Full ERROR Message Example
[Stream #9220a784-08ae-11eb-adc1-0242ac120002] Session failed because remote peer 10.10.238.196:7000 has left.
Why does this ERROR occur?
The nodes of a cluster are constantly gossiping. Gossip is an internal communication technique for nodes in a cluster to talk to each other, disseminating member node's state around the cluster. There is gossip communication taking place every second. During each of these rounds the node initiates gossip exchange according to following rules:
- Gossip to random live endpoint (if any)
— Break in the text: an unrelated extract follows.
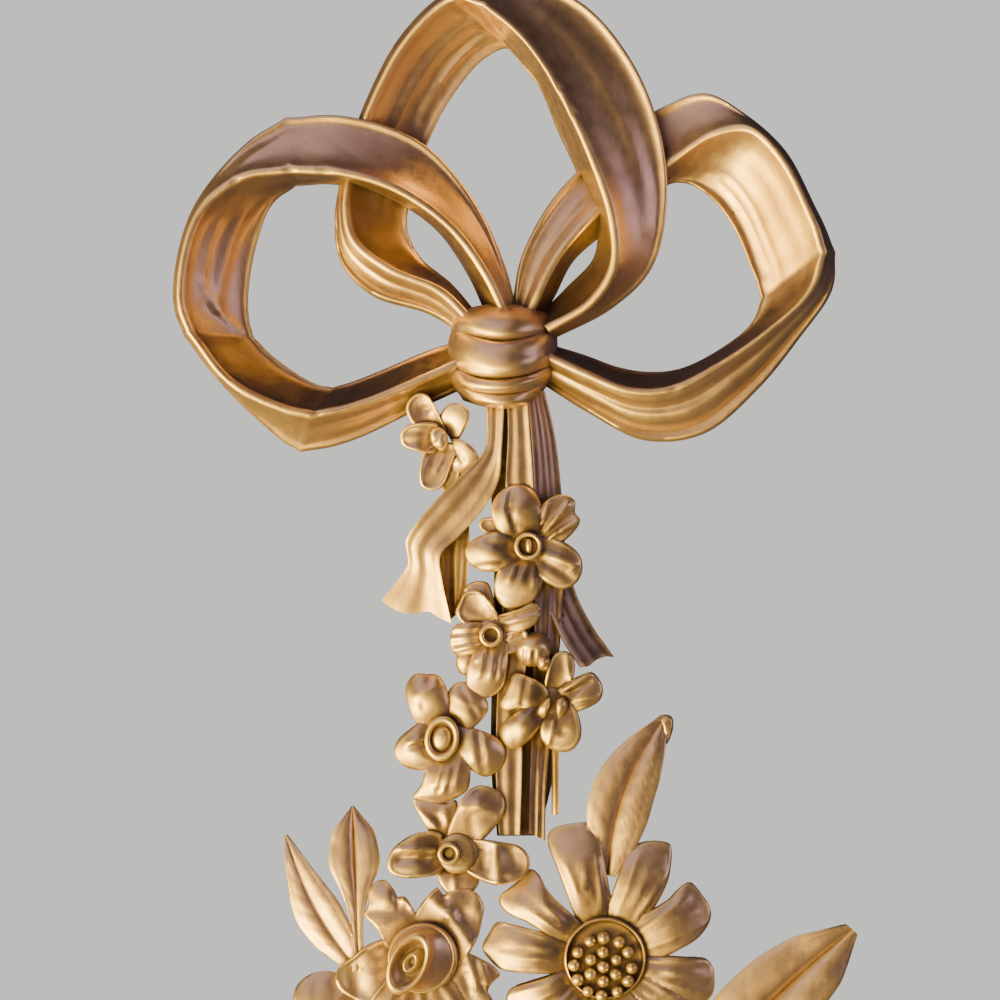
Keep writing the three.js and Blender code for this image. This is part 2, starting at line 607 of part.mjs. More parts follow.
const geometry = new THREE.BufferGeometry();
geometry.setAttribute('position', new THREE.BufferAttribute(new Float32Array(solid.vertProperties), 3));
geometry.setIndex(new THREE.BufferAttribute(new Uint32Array(solid.triVerts), 1));
geometry.computeVertexNormals();

const accent = new THREE.Mesh(
  geometry,
  new THREE.MeshStandardMaterial({ color: 0xb98a4e, roughness: 0.38, metalness: 0.85 }),
);
accent.name = 'floral_wall_accent';

const group = new THREE.Group();
group.add(accent);

export default group;
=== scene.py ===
# %% [markdown]
# Floral wall accent
# The real object is one hard moulding, painted gold, washed with a dark glaze and rubbed back: a bow with
# three ribbon loops above a drop of flowers and leaves. We make it as a carver would, one raised form at a
# time, and then fuse all the forms into one closed mesh. First we load the imported model, because every
# piece has to sit in its frame, and we note its box, which the end sets beside our own.

import bpy
import numpy as np
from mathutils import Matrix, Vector


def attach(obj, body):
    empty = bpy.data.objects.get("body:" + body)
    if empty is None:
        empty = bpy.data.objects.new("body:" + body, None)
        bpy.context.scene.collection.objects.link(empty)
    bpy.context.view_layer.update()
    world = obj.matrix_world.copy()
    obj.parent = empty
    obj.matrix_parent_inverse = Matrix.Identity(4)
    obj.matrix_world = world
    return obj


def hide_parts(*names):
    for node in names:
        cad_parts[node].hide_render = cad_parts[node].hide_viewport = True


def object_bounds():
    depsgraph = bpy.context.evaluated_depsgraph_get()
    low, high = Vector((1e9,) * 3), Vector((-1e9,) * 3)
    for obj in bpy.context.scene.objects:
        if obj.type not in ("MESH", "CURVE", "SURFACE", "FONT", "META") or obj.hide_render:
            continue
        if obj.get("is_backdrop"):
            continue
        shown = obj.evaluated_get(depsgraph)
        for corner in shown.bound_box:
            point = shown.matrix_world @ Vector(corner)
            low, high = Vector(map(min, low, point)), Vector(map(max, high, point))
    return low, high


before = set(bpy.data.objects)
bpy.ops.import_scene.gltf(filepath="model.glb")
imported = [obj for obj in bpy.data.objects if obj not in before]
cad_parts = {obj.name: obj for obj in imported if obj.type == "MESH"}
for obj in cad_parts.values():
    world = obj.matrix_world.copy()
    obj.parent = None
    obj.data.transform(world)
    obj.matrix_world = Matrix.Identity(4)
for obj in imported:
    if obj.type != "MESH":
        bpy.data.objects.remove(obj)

packed_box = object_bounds()
print("packed box in metres:", [tuple(round(v, 4) for v in corner) for corner in packed_box])

# %% [markdown]
# The squared drawing
# Carvers set out flowing forms on a squared drawing. So do we: a place is counted in squares across
# and up from the middle of the knot, and "out" is how far it stands off the wall, in squares too.
# Every shape below is an array of such points, and only at the end does it become metres.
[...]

- Gossip to random unreachable endpoint with certain probability depending on number of unreachable and live nodes
- If the node gossiped to at (1) was not seed, or the number of live nodes is less than number of seeds, gossip to random seed.
This error message appears when either a node has been silent for more time than expected in a stable ring or when an endpoint is being replaced. For both cases the endpoint will be removed from Gossip, starting from subscribers so anything that depends on gossiper state won't get confused. As soon as the endpoint is removed from gossip, the referred error message will be logged confirming this internal action has been taken.
How do you fix this ERROR?
This error may be triggered by a planned endpoint replacement or because of some underlying infrastructure issue. Verify if the referred endpoint is reachable, if not, the issue might be related to a network issue or some hardware/OS failure.